2005 book by John Polkinghorne

Exploring Reality: The Intertwining of Science & Religion is a book by John Polkinghorne which offers a "progress report" on his "search for truth. All my life I have been trying to explore reality. That exploration includes science, but it also necessarily takes me beyond it. The process of investigation has a spiral character, as tackling the issues draws the explorer inwards towards a deeper engagement with the multidimensional character of reality"

==Publication Information==
The book is published by SPCK in the UK and by Yale University Press in the US, in 2005. ISBN 0-300-11014-6

==Synopsis==
In 1. Reality Polkinghorne explains "how natural the task of exploring reality is for someone whose intellectual formation has been in the sciences"(p xi) and asserts his belief in Critical realism against Postmodernism.

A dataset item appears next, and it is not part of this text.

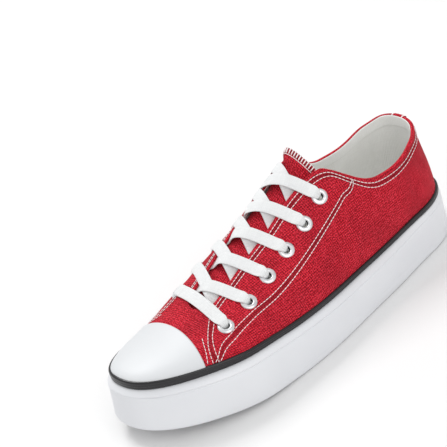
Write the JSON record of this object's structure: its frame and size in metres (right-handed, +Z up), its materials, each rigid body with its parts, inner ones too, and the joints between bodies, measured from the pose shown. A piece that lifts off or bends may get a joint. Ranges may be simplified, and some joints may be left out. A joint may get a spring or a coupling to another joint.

2. The Causal Nexus of the World suggests that "scientifically our knowledge is still pretty patchy, excellent within certain well-defined domains but often unable to make satisfactory connections between different domains. The problematic of the relationship of Quantum physics to Classical physics provides an instructive example" and also that "matters of causality ... are not finally settled by science alone. Ultimate conclusions have to rest on the foundation of a metaphysical decision."(p xii)

In 3. Human Nature he notes that Charles Kingsley and Frederick Temple welcomed Charles Darwin's insights, which also implied a level of continuity between humans and other animals. However he notes that humans abilities in language, science and rationality are very different from those of animals. He says "the fact that we share 98.4% of our DNA with chimpanzees shows the fallacy of genetic reductionism, rather than proving that we are only apes who are slightly different. After all I share 99.9% of my DNA with J. S. Bach, but that fact carries no implication of a close correspondence between our musical abilities"(p45). He suggests that "while natural selection has been an important factor in the development of life on Earth, it is by no means obvious that it is the only type of process involved" and that "the attempt to force classical Darwinian thinking into the role of an explanatory principle of almost universal scope has proved singularly unconvincing as it seeks to inflate an assembly of half-truths into a theory of everything". He believes that Evolutionary epistemology is also based on a half-truth. Being able to make sense of everyday experience is a vital asset, yet when Newton discovered universal gravity, something happened that went far beyond anything needed for survival and that rational feats like proving Fermat's Last Theorem go far beyond anything susceptible to Darwinian explanation.